Modelling the real world is never a perfect process. Errors and uncertainties in all models accumulate in time, consequently placing limits on the value of any forecast, whether it represents a prediction of the weather, or of flooding, etc. It is possible though to achieve good quality forecasts by correcting the model as it evolves with information from fresh observations, where and when they are available. In the case of weather forecasting, such observations constrain the model to “today’s weather”, so that “tomorrow’s weather” can be forecast as accurately as possible.

Merging observations with models is called data assimilation (or DA for short). For weather forecasting, DA helps to determine initial conditions of a numerical weather prediction model, whose output is used by weather forecasters, or used as input into other models that predict flooding depending upon the expected rainfall. The practical application of DA takes a forecast field valid for today and computes a sort of correction field based on the observations. The modified field, is generally a more realistic model state. The correction fields are determined from an algorithm, which uses not only today’s forecast and observations, but also information about how likely these pieces of information are correct (remember the model forecast is erroneous, and even observations are never exact measures of reality). This algorithm is based as closely as possible on a set of equations called the Kalman Filter equations, which were originally developed for engineering applications in the 1950s and 60s. The Kalman Filter equations have a wide range of uses, e.g. the control of trajectories of bodies over large distances (think of space flight and warfare), but have since been adapted for weather forecasting. The weather forecasting problem though has vastly more degrees of freedom than the basic Kalman Filter can cope with so the full Kalman Filter equations are not used; instead approximate equations are used which are solved using either variational procedures, or using a vastly reduced number of variables (e.g. the ensemble Kalman Filter).

**Today’s forecast is our very best estimate of today’s weather … probably not**

Standard DA methods assume that errors in forecasts and observations obey a normal distribution (otherwise known as a Gaussian distribution). Consider a forecast of today’s relative humidity (RH) above, say London, of about 98% RH (i.e. close to saturation), and let the error (standard deviation) of this forecast be of order 2.5% RH. The Gaussian distribution with this standard deviation is shown in Fig. 1(a). One can interpret this plot by imagining that one has access to a very large number of forecasts, and the distribution is a means of showing the frequency of possible forecast outcomes. Knowing that about 2/3 of the area of a Gaussian distribution is within one standard deviation of the mean, then 2/3 of the forecasts would have values of 98 ± 2.5 % RH. In the absence of multiple forecasts, we assume that the single forecast represents the most likely point of this distribution (the mean, or centre point), and observations can make adjustments to this forecast (examples are the arrows in Fig. 1(a)). The assumed Gaussian specifies how the relative humidity forecast is allowed to be modified by the observations. If an observation suggests that the forecast should really be drier by about 6% (purple arrow), then the distribution would inhibit this change as it has such a small probability. An equally large positive change also has the same degree of unlikeliness (red arrow). Smaller changes though – of either sign – are deemed far more likely (blue and green arrows), and so such modifications would be more likely to happen. Specification of this distribution is how DA can control how observations can update the forecast.

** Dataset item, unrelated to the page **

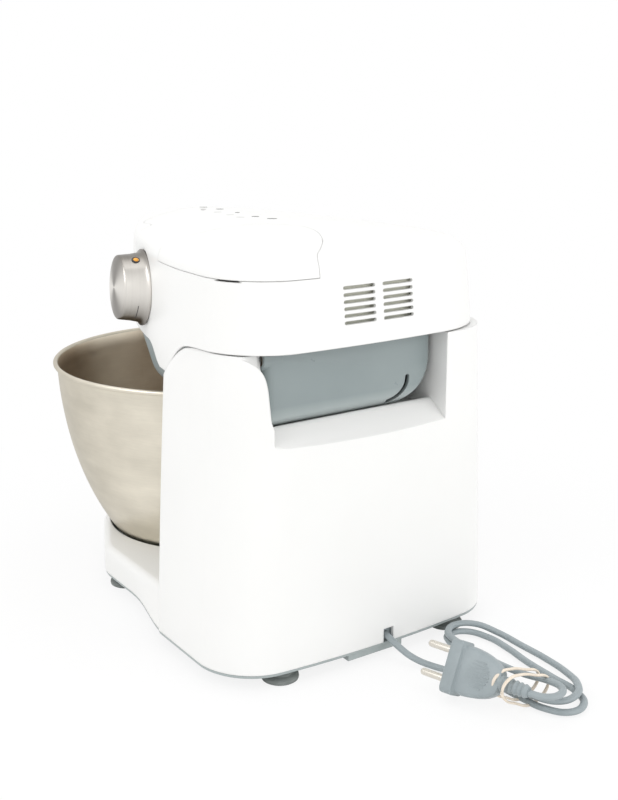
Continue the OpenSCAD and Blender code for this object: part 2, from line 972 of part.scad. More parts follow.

Figure 1: Possible probability distributions of errors in a forecast of relative humidity when the forecast value is 98% RH. Panel (a) has an assumed Gaussian form of this distribution, and panel b has a non-Gaussian form. The arrows in panel a serve to illustrate likely (blue and green), and unlikely (purple and red) changes to the forecast value as a result of assimilating observations. The Gaussian has identical probabilities for positive and negative updates, but the particular non-Gaussian shown has larger probabilities of updating negatively than positively.

Actual distributions are rarely Gaussian shaped. Shown in Fig. 1(b) is a distribution whose shape is far more realistic for a forecast close to saturation (surprisingly this distribution has the same standard deviation as the Gaussian in Fig. 1(a)). This non-Gaussian distribution is asymmetric – it says that there is a higher probability of an observation lowering the relative humidity (negative correction) than raising it. This makes sense given the forecast is at 98% RH – it is more more likely that the true atmosphere has 95% RH (3% RH lower than the forecast), than super-saturated at 101% RH (3% RH higher). There is a similar picture for forecasts of very dry air (e.g. 2% RH), where qualitatively the distribution would be the mirror image of that in Fig. 1(b). These represent examples where the distributions are not only non-Gaussian, but are also strongly flow-dependent, which makes them difficult to specify in operational situations.

In reality the picture is even more complicated than this, as the distribution needs to account for relationships between different variables (e.g. between different positions, and between different kinds of fields like temperature, and winds). There is also the issue of corrections being made that involve moisture phase changes (between ice, water, and vapour), between which there are also potentially strongly flow-dependent relationships. Also generally in weather forecasting problems, most observations made are not of the model’s own variables, but of something related to them, which represents another complication in the DA problem as a whole.

**Why is this important?**

The aim of doing data assimilation (DA) is to set realistic initial conditions for models that will deliver more accurate forecasts of the future weather than if the model was not updated by the latest observations. Such forecasts include accurate predictions of rainfall for use in models that predict flooding. Some off-line results that we did in the FRANC project suggest that if non-Gaussianity of the forecast distribution is not well accounted for, it is possible for DA to actually give worse initial conditions – worse by the fact that the initial conditions can be unphysical (for instance represent negative, or supersaturated humidities).

A pragmatic solution might be to simply set negative humidities to zero, and supersaturated humidities to 100% RH after the assimilation step, and before the model is run. This `cure’ though could have side-effects, since such adjustments do not necessarily obey the subtle balances that might be at play, e.g., between humidity and temperature. As always prevention is better than cure, and in this case, we believe that prevention may well be to do with improving the assimilation.